Although born in London from English parents it is suggested that the family had its roots in Germany; the family name also points in that direction. Festing was educated as a violinist and played a major role in English music life. He was a member of the Academy of Ancient Music and later set up the Apollo Academy, together with his friend Maurice Greene. In 1738 he was one of the founders of the Fund for the Support of Decay'd Musicians and their Families, later known as the Royal Society of Musicians; for many years he acted as honorary secretary.

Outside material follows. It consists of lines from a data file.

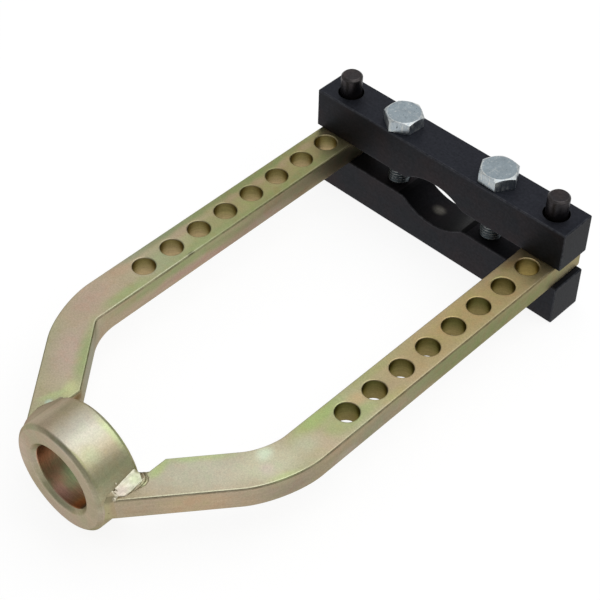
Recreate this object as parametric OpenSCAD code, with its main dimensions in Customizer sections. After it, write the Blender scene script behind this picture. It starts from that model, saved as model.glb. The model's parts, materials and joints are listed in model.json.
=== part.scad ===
// Universal joint puller: a flat bar fork welded to a boss ring, with a two jaw clamp.
// Origin at the middle of the ring's bore, +Y towards the clamp, +Z up, millimetres.

/* [Boss ring] */
// Outside diameter of the boss ring
ring_od = 66; // [54:0.5:80]
// Diameter of the bore through the ring
ring_bore = 39; // [20:0.5:44]
// Length of the ring along its bore
ring_len = 29; // [20:0.5:40]
// Chamfer on the ring's outer edges
ring_chamfer = 2; // [0.5:0.1:3]
// Chamfer at both mouths of the bore
bore_chamfer = 2.6; // [0.5:0.1:4]
// Height of the bore's axis above the middle of the bars
ring_lift = 1; // [-3:0.1:3]

/* [Fork arms] */
// Width of the flat bar
bar_w = 25; // [20:0.5:32]
// Thickness of the flat bar
bar_t = 15; // [8:0.5:20]
// Distance between the two rows of holes
row_gap = 158; // [130:1:200]
// Angle that each arm is bent through
bend_angle = 39; // [30:1:50]
// Radius of the bend on its hollow side
bend_inner_r = 38; // [5:1:50]
// Radius of the bend on its outer side
bend_outer_r = 70; // [30:1:85]
// How far ahead of the ring's middle each arm's centre line meets the ring
arm_foot_y = 11; // [6:0.5:16]
// Gap between the ring and an arm's cut end, filled by the weld
root_gap = 0.2; // [0.1:0.1:1]
// Distance from the last hole's middle to the arm's free end
end_margin = 15.7; // [12:0.1:30]
// Radius of the corners at the arm's free end
end_corner_r = 3; // [1:0.5:9]

/* [Arm holes] */
// Diameter of the holes in the arms
hole_d = 14.5; // [14:0.1:17]
// Distance from one hole to the next
hole_pitch = 22; // [18:0.5:30]
// Number of holes in each arm
hole_count = 9; // [5:1:10]
// Distance from the bend to the first hole
bend_to_hole = 52; // [40:1:70]
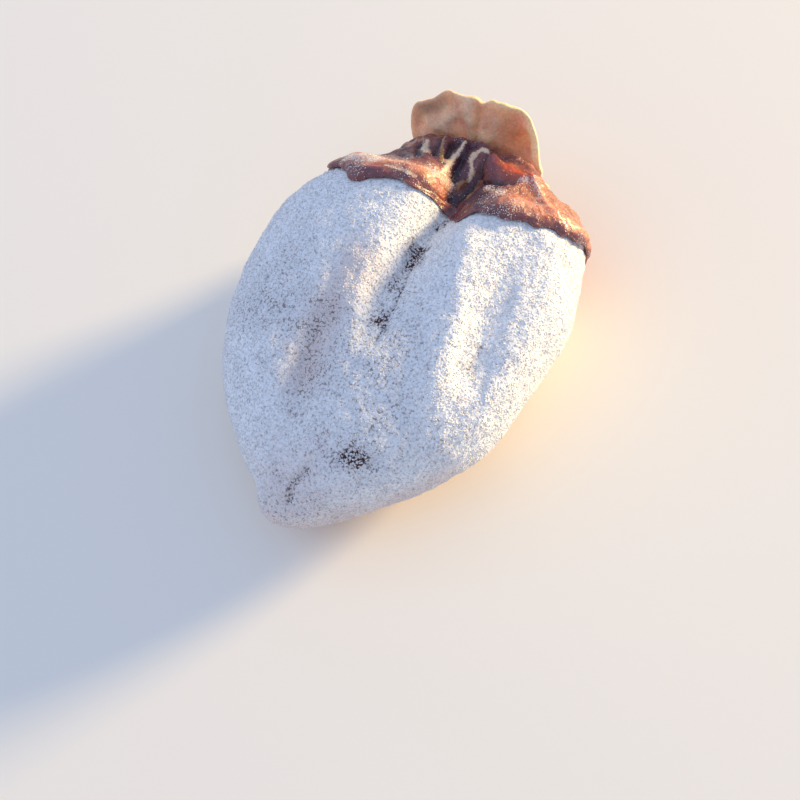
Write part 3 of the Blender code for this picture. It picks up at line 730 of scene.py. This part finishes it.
# The collar: from the crest of the lip back to the calyx its height is the formula above; from the crest
# forwards it is half an ellipse, v = crest - overhang sin(a), height = top (1 + cos(a)) / 2, rolled back
# over the bloom; then an inner face that follows the flesh.
def makeCollar(finish):
    form = collarForm
    turn = columnTurns(form["columns"], 1.3)
    lean = np.radians(np.linspace(form["rolledBy"], 0, form["frontRows"], endpoint=False))[:, None]
    vBack = np.linspace(form["lipAt"], form["end"], form["backRows"])[:, None]
    crest = peelHeight(np.full_like(turn, form["lipAt"]), turn)
    ring = np.stack([np.cos(turn), np.sin(turn), 0 * turn], -1) * 20.0
    uneven = 1 + layeredNoise(ring, form["unevenRoll"], 41)
    vFront = form["lipAt"] - form["overhang"] * uneven * np.sin(lean)
    hFront = crest * (1 + np.cos(lean)) / 2 + 0.02
    vOuter = np.concatenate([vFront, np.broadcast_to(vBack, (len(vBack), len(turn)))])
    turns = np.broadcast_to(turn, vOuter.shape)
    hOuter = np.concatenate([hFront, peelHeight(vBack + 0 * turn, turns[: len(vBack)])])
    edge = smoothStep(form["edgeFrom"], form["end"], vOuter)
    hOuter = hOuter * (1 - edge) + form["edgeHigh"] * edge
    points = shoulderPoint(vOuter, turns, hOuter)
    x, y, z = np.moveaxis(points, -1, 0)
    onTop = smoothStep(*form["topFrom"], z)
    relief = np.zeros_like(x)
    ridges = (form[k] for k in ("jellied", "greyRidge", "innerLoop", "brownBump"))
    for line, wide, high in (*form["streaks"], *form["clefts"], *form["amberLines"], *ridges):
        relief += onTop * high * bell(awayFromLine(x, y, line), wide)
    along = ring + vOuter[..., None] * (0, 0, 14.0)
    relief += layeredNoise(points, form["crumples"], 51)
    relief -= form["drawnDeep"] * (1 - np.abs(softNoise(along * (1, 1, 3.4), 3.0, 53))) ** 7
    relief += form["pores"][1] * softNoise(points, form["pores"][0], 54)
    relief *= 1 - smoothStep(0.85, 0.95, vOuter)
    normals = gridNormals(points)
    points = points + normals * relief[..., None]
    vInner = np.linspace(form["end"], 0.09, form["innerRows"])[:, None] + 0 * turn
    inner = shoulderPoint(vInner, np.broadcast_to(turn, vInner.shape), 0 * vInner + form["underside"])
    rings = np.concatenate([points, inner])
    rings[..., 2] = np.maximum(rings[..., 2], 0.0)
    ragged = 1 + 0.5 * softNoise(points, 1.6, 56)

    # 1 on the marks' lines, falling off by ragged bells of their half widths
    def near(marks, wider=1.0):
        mask = np.zeros_like(x)
        for line, wide, _ in marks:
            mask = np.maximum(mask, bell(awayFromLine(x, y, line), wide * wider * ragged))
        return onTop * mask

    notch = turnBell(turns, *form["notch"])
    bump = [form["brownBump"]]
    onLip = bell(vOuter - 0.08, 0.15) * (1 - notch) + 0.8 * near([form["innerLoop"]], 2.0)
    onLip = np.clip(onLip, 0, 1)
    # Painted shade along the underside of the lip's roll
    underLip = smoothStep(0.07, 0.0, vOuter + 0.03 * softNoise(points, 0.9, 58)) * (0.5 + 0.5 * onTop)
    # Painted highlights: a pale line in broken pieces along the lip's crest, and a pink one on the left
    # lip
    broken = smoothStep(-0.1, 0.4, softNoise(points, 3.0, 55)) * (1 - notch)
    pinkAt = 0.09 + 0.02 * softNoise(points, 1.5, 57)
    pinkHighlight = bell(vOuter - pinkAt, 0.016) * turnBell(turns, *form["pinkHighlightCrest"])
    crestHighlight = np.maximum(bell(vOuter - 0.11, 0.022) * broken, 1.2 * pinkHighlight)
    # The folded peel's own purple-brown, with painted shade added in the clefts, the notch between the
    # lips, under the lip's roll and in the dark places; the brown bump is its own colour
    folded = onTop * smoothStep(0.24, 0.38, vOuter) * bell(x - 1.0, 7.5)
    deep, brown = near(form["clefts"], 1.2), 0.95 * near(bump, 1.15)
    foldBrownAndShade = np.maximum.reduce([folded, deep, brown, notch * onTop, 0.8 * underLip])
    # Painted shade, darkest in the clefts between the folds and in the dark places
    cleftAndSpotShade = near(form["clefts"], 0.9)
    for middle, half, dark in form["foldShadePlaces"]:
        spot = onTop * placeBell(x, y, middle, half, ragged)
        foldBrownAndShade = np.maximum(foldBrownAndShade, dark * spot)
        cleftAndSpotShade = np.maximum(cleftAndSpotShade, (0.75 * dark - 0.1) * spot)
    frost = np.full_like(x, form["dustedOver"])
    for middle, half, thick in form["frosted"]:
        frost = np.maximum(frost, onTop * thick * placeBell(x, y, middle, half, ragged))
    for line, wide, thick in form["frostedLines"]:
        frost = np.maximum(frost, onTop * thick * bell(awayFromLine(x, y, line), wide * ragged))
    frost *= 1 - 0.8 * near(bump, 1.3)
    cream = onTop * placeBell(x, y, *form["cream"], ragged)
    glow = near([form["jellied"]], 0.9) * (0.15 + 0.85 * smoothStep(6.5, 10.5, x))
    innerMask = np.zeros(vInner.shape)
    masks = {
        "lip": onLip,
        "pale": np.maximum(near(form["streaks"]), 0.5 * crestHighlight),
        "amber": np.maximum(near(form["amberLines"]), 0.6 * cream),
        "glow": np.maximum(glow, 0.75 * near([form["orangeCurl"]])),
        "foldBrownAndShade": foldBrownAndShade,
        "cleftShade": cleftAndSpotShade,
        "frost": frost,
    }
    attributes = {title: np.concatenate([mask, innerMask]) for title, mask in masks.items()}
    piece = closedPiece("peelCollar", rings, None, finish, attributes)
    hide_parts("peel_collar")
    return points, onLip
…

Festing composed a number of vocal works, including many songs, but the main part of his oeuvre comprises sonatas for his own instrument. These are often technically demanding which comes to the fore in his use of double stopping, arpeggios, leaps across multiple strings and even ricochet bowings. The second movement from the Sonata in g minor, op. 7,6 is an example of the latter. The influence of Corelli comes most clearly to the fore in the sonatas op. 1 whose texture is modelled after the latter's sonatas; they are a mixture of the sonata da chiesa and the sonata da camera. In his later works Festing turns to the galant idiom; an example is the Sonata in G, op. 8,2 which also seems considerably less virtuosic than the other sonatas. Double-stopping only appears in the closing menuet.
Festing is a largely unknown quantity; I can't remember having heard any music by him before. This neglect of his output seems not justified if the sonatas on this disc are anything to go by. Martin Davids' performance is a passionate plea for this forgotten composer. He delivers fine performances which are technically assured; the expression in the slow movements comes off well too. As the final gavotta from theSonata in d minor, op. 1,8 is very short Davids added variations of his own. I am not sure that this is needed, but it is nicely done. It is remarkable that according to contemporaries - such as Charles Burney - Festing was not a great performer. Apparently that did not prevent him to compose some pretty good stuff. His oeuvre seems well worth being explored further.